Valerie Jarrett to DOJ on George Floyd: ‘We expect action, we expect justice’
Former Obama White House senior adviser Valerie Jarrett said this week that the Department of Justice (DOJ) needs to address the unrest in Minneapolis sparked by the police-involved death of George Floyd.
“I don’t have any expectation that he will but that’s why it’s up to us, the American people, to call him to do so,” Jarrett said Thursday on MSNBC, referring to Attorney General William Barr.
Jarrett said the Trump administration “basically decimated” the civil rights bureau of the DOJ, noting that President Obama commissioned a panel to study “21st century policing” that was thrown out during the Trump administration.
“Where are the Justice Department folks, are they on the ground in Minneapolis? What are they doing to ensure that the demonstrations are peaceful and that people are talking to one another and working through this horrendous grief?” Jarret said. “We expect action, we expect justice.”

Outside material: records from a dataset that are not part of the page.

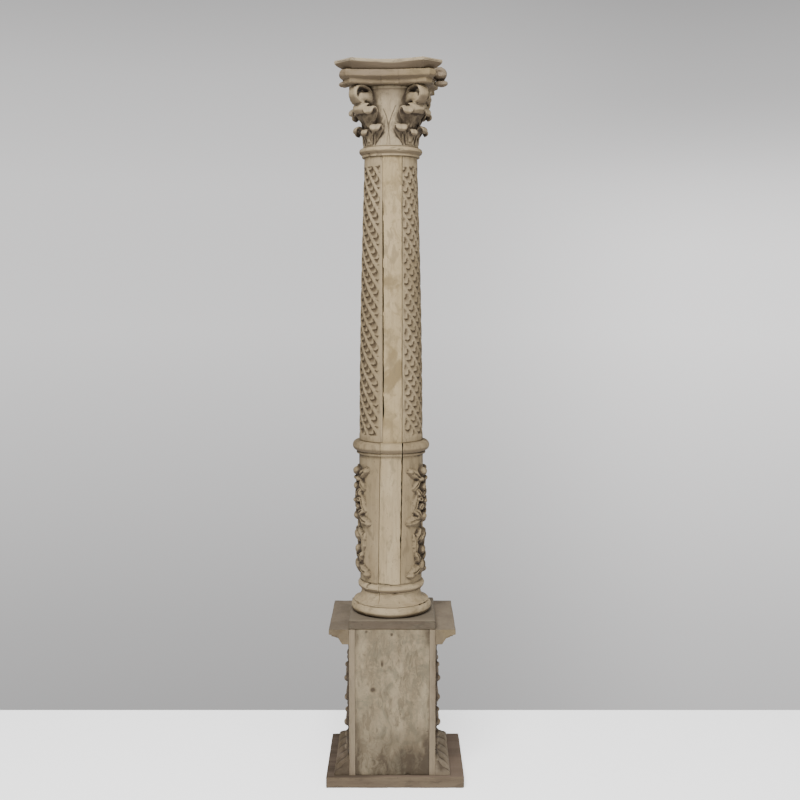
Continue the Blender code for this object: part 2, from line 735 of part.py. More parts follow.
z = Z_LOW_PLATE
low_plate = [plate_outline(LOW_PLATE_A - LOW_PLATE_STEP, LOW_PLATE_B - LOW_PLATE_STEP,
                           LOW_PLATE_MID - LOW_PLATE_STEP - 0.008, z, 8),
             plate_outline(LOW_PLATE_A - LOW_PLATE_STEP, LOW_PLATE_B - LOW_PLATE_STEP,
                           LOW_PLATE_MID - LOW_PLATE_STEP - 0.008, z + LOW_PLATE_STEP_H - 0.003, 8),
             plate_outline(LOW_PLATE_A - 0.003, LOW_PLATE_B - 0.003, LOW_PLATE_MID - 0.003,
                           z + LOW_PLATE_STEP_H, 8),
             plate_outline(LOW_PLATE_A, LOW_PLATE_B, LOW_PLATE_MID, z + LOW_PLATE_STEP_H + 0.002, 8),
             plate_outline(LOW_PLATE_A, LOW_PLATE_B, LOW_PLATE_MID, z + LOW_PLATE_H - GAP, 8)]
solids = [plain_object("plate", loft_mesh(low_plate))]
for az, out in FLOWERS:
    solids.append(egg(math.radians(az), out, z + TONGUE_RISE, TONGUE_DEEP, TONGUE_W, TONGUE_H))
finish("abacus_lower_plate", merged(solids), (0.43, 0.37, 0.28))

z = Z_TOP_PLATE
top_plate = []
cove_h = TOP_PLATE_H - TOP_FILLET_H
for k in range(5):
    t = k / 4
    deep = (1 - t) ** 1.6
    top_plate.append(plate_outline(TOP_PLATE_A - 0.004 * deep, TOP_PLATE_B - TOP_COVE_HORN * deep,
                                   TOP_PLATE_MID - TOP_COVE_MID * deep, z + cove_h * t, 8))
top_plate.append(plate_outline(TOP_PLATE_A, TOP_PLATE_B, TOP_PLATE_MID, z + TOP_PLATE_H, 8))
solids = [plain_object("plate", loft_mesh(top_plate))]
for az, out in FLOWERS:
    solids.append(egg(math.radians(az), out, z + BUD_RISE, BUD_DEEP, BUD_W, BUD_H))
finish("abacus_top_plate", merged(solids), (0.44, 0.38, 0.29))
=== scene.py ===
import math

import bmesh
import bpy
import numpy as np
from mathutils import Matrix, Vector
from mathutils.bvhtree import BVHTree


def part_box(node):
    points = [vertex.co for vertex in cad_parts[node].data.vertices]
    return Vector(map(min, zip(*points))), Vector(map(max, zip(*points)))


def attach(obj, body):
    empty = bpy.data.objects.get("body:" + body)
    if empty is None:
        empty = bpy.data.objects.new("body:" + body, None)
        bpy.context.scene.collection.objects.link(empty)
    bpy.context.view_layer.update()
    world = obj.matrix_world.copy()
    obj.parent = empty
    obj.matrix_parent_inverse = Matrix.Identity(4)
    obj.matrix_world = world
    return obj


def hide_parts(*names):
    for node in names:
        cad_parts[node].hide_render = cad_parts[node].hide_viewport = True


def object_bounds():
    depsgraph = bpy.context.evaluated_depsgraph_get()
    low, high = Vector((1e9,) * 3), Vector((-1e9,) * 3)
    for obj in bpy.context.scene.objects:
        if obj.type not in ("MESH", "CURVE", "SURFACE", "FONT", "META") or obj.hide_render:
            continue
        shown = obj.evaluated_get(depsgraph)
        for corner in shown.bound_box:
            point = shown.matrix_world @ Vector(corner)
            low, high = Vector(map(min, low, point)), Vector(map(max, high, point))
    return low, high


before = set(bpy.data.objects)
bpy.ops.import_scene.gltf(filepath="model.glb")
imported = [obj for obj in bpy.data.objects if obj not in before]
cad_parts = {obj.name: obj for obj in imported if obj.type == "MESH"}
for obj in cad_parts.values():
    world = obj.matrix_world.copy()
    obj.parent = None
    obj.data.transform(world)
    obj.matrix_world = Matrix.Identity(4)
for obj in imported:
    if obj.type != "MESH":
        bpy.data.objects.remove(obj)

CAD_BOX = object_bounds()

# Column axis and the heights of the joints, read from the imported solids
RING_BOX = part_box("neck_ring")
AXIS_X = (RING_BOX[0][0] + RING_BOX[1][0]) / 2
AXIS_Y = (RING_BOX[0][1] + RING_BOX[1][1]) / 2
Z_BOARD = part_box("base_board")[1][2]
Z_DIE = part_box("rear_panel")[0][2]
Z_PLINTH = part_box("plinth")[0][2]
Z_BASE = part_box("turned_base")[0][2]
Z_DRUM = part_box("drum")[0][2]
Z_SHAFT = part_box("shaft")[0][2]
Z_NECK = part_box("neck_ring")[0][2]
Z_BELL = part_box("capital")[0][2]
Z_LOW_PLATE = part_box("abacus_lower_plate")[0][2]
Z_TOP_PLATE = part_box("abacus_top_plate")[0][2]
Z_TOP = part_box("abacus_top_plate")[1][2]

# Camera, from the photograph: focal length in picture points, place relative to the column axis
PICTURE_WIDTH = 800.0
PICTURE_MID = 400
HORIZON_ROW = 289.1
SENSOR_WIDTH = 36.0
CAM_FOCAL = 1150.0
CAM_PITCH = math.atan((PICTURE_MID - HORIZON_ROW) / CAM_FOCAL)
CAM_DIST = 3.8675
CAM_Z = 1.664
CAM_SIDE = 0.0304


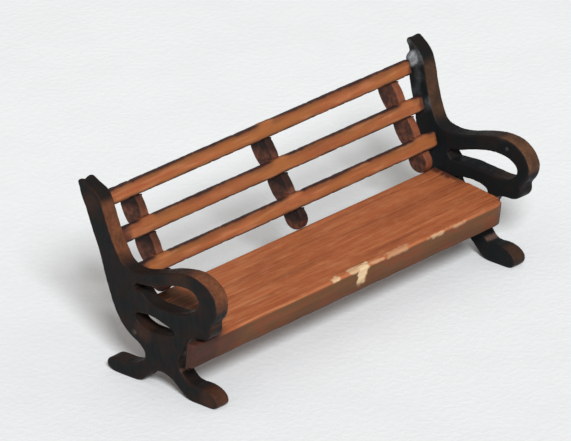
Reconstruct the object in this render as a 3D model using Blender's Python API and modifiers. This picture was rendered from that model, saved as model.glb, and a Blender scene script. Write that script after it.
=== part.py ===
"""Miniature park bench: two scroll end frames, a seat with a front rail, three back slats and three ribs.

Metres, +Z up, the length along X, and the front towards -Y. The bench stands on Z = 0, and the origin is
the middle of its footprint. Outlines are listed in millimetres as (depth, height) from the heel of the
rear leg's arch, and DATUM_SHIFT moves the finished pieces from there to the origin.
"""

import math

import bmesh
import bpy
from mathutils import Matrix, Vector

MM = 0.001
GAP = 0.3 * MM
WELD_DISTANCE = 0.001 * MM
SMOOTH_ANGLE = math.radians(40.0)
DATUM_SHIFT = Vector((0.0, 2.637, 0.0)) * MM

# End frames: overall length is measured over their outer faces, at the height where the splay is zero.
OVERALL_LENGTH = 70.0 * MM
FRAME_THICKNESS = 2.6 * MM
FRAME_SPLAY = 0.09
SPLAY_HEIGHT = 14.5 * MM
FRAME_EDGE_ROUND = 0.14 * MM

# Seat: a thin board between the end frames and a deep rail along its front, both tipped down to the front.
# The rail lies in front of the frames' waists, so its ends don't have to meet the frames.
SEAT_DEPTH = 13.95 * MM
SEAT_TIP = math.radians(6.2)
SEAT_REAR_TOP = Vector((0.0, 1.8, 11.62)) * MM
SEAT_EDGE_ROUND = 0.3 * MM
BOARD_THICKNESS = 1.4 * MM
RAIL_HEIGHT = 3.8 * MM
RAIL_THICKNESS = 1.3 * MM
RAIL_LEFT_END = -35.8 * MM
RAIL_RIGHT_END = 31.6 * MM
RAIL_EDGE_ROUND = 0.45 * MM

# Back slats: centres lie on one raked line, lowest slat first.
SLAT_THICKNESS = 1.3 * MM
SLAT_HEIGHT = 2.35 * MM
SLAT_TILT = math.radians(20.0)
SLAT_PITCH = 5.65 * MM
SLAT_END_GAP = 0.6 * MM
LOWEST_SLAT = Vector((0.0, 2.15, 16.05)) * MM
BACK_RAKE = math.radians(31.5)
SLAT_EDGE_ROUND = 0.16 * MM
SLAT_NAMES = ("back_slat_lower", "back_slat_middle", "back_slat_upper")

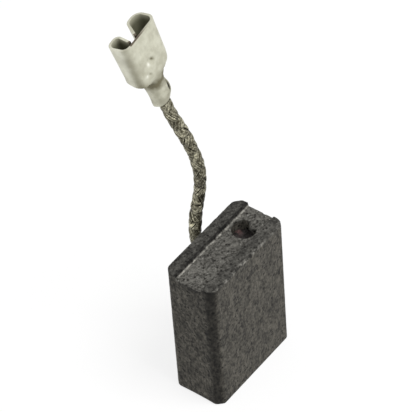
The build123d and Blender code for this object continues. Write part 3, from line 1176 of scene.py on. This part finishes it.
def tinned_finish():
    """Cloudy tin, stained in places, with painted highlights and painted shade, darker in the
    curls with painted shade deepening inwards, and bare at the cut edge.
    """
    finish = Finish("tinned_sheet", {})
    dull, bright, inside, deep, bare_edge = finish.attributes(
        "dull", "rubbed", "inside", "deep", "bare_edge")
    cloud, fine = finish.noise(1.3, 4, 0.6), finish.noise(0.12)
    colour = finish.layered(
        TIN_GREY,
        (cloud.band(0.35, 0.65), TIN_CLEAN),
        # Painted highlights
        (bright, TIN_HIGHLIGHT),
        # Stains, and painted shade on the bend and the hollows
        (dull.band(0, 0.62), TIN_STAIN_AND_SHADE),
        # Painted shade in the slit
        (dull.band(0.62, 0.95), SLIT_SHADE),
        # Painted shade deepening inside the curls
        (inside, finish.mix(deep ** 0.7, CURL_MOUTH, CURL_SHADE)),
        (bare_edge * 0.9, EDGE_BARE),
    )
    finish.vary("Base Color", colour)
    finish.vary("Roughness", 0.32 + 0.2 * cloud + 0.25 * dull + 0.25 * inside)
    finish.vary("Metallic", 0.75 - 0.65 * inside - 0.35 * dull)
    finish.height(fine * 0.3 + cloud, 0.02)
    return finish


# Light and floor

LAMP_PLACE, LAMP_AIM = Vector((0.08, -0.38, 0.75)), Vector((0, 0, 0.02))
LAMP_POWER, LAMP_SIZE = 4.0, 0.4
SKY_STRENGTH, FLOOR_GLOW, FLOOR_SHARE = 0.55, 1.06, 0.74
FLOOR_REACH = 3000.0


def add_lamp():
    data = bpy.data.lights.new("key", "AREA")
    data.energy = LAMP_POWER
    data.size = LAMP_SIZE
    lamp = add_object("key", data)
    lamp.location = LAMP_PLACE
    lamp.rotation_euler = (LAMP_AIM - LAMP_PLACE).to_track_quat("-Z", "Y").to_euler()


def add_world():
    """A sky that lights the part evenly and that the camera sees as white."""
    world = bpy.data.worlds.new("studio")
    bpy.context.scene.world = world
    sky = Nodes(world)
    lit = sky.node("Background", {}, {"Color": WHITE, "Strength": SKY_STRENGTH})
    white = sky.node("Background", {}, {"Color": WHITE})
    mixed = sky.node("MixShader", {}, {0: sky.seen_straight(), 1: lit, 2: white})
    sky.node("OutputWorld", {}, {"Surface": mixed})


def add_floor():
    """A pale floor, wide enough for every view, seen as nearly white under its shadow."""
    corners = np.array([(-1, -1, 0), (1, -1, 0), (1, 1, 0), (-1, 1, 0)]) * FLOOR_REACH
    floor = mesh_piece("floor", corners, np.array([[0, 1, 2, 3]]))
    finish = Finish("floor_paper", {"Roughness": 0.9})
    finish.vary("Base Color", finish.mix(finish.noise(40, 3), FLOOR_GREY, FLOOR_PALE))
    glow = finish.node("Emission", {}, {"Color": WHITE, "Strength": FLOOR_GLOW})
    share = finish.seen_straight() * FLOOR_SHARE
    mixed = finish.node("MixShader", {}, {0: share, 1: finish.surface, 2: glow})
    finish.feed(finish.output.inputs["Surface"], mixed)
    finish.give(floor)


bpy.context.scene.view_settings.view_transform = "Standard"
add_camera()
line = lead_line()
lead = lead_shell(line)
terminal = receptacle_sheet()
plug = plug_shell()
block = block_shell()
add_world()
add_floor()
add_lamp()
for piece, finish, node, slot in (
    (lead, braid_finish, "braid", "tinned_braid"),
    (terminal, tinned_finish, "terminal", "tinned_sheet"),
    (plug, copper_finish, "tamped_plug", "tamped_copper"),
    (block, graphite_finish, "carbon_block", "graphite"),
):
    finish().give(piece)
    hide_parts(node)
    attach(piece, "root")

On Friday, Barr issued a statement on Floyd’s death, calling the viral video of the police encounter “harrowing to watch and deeply disturbing.”
He announced the DOJ and the FBI are investigating whether the officers in Minneapolis violated federal civil rights laws.
Separately, authorities in Minneapolis announced that one of the officers involved in Floyd’s death and later fired, Derek Chauvin, would be charged with third-degree murder and manslaughter.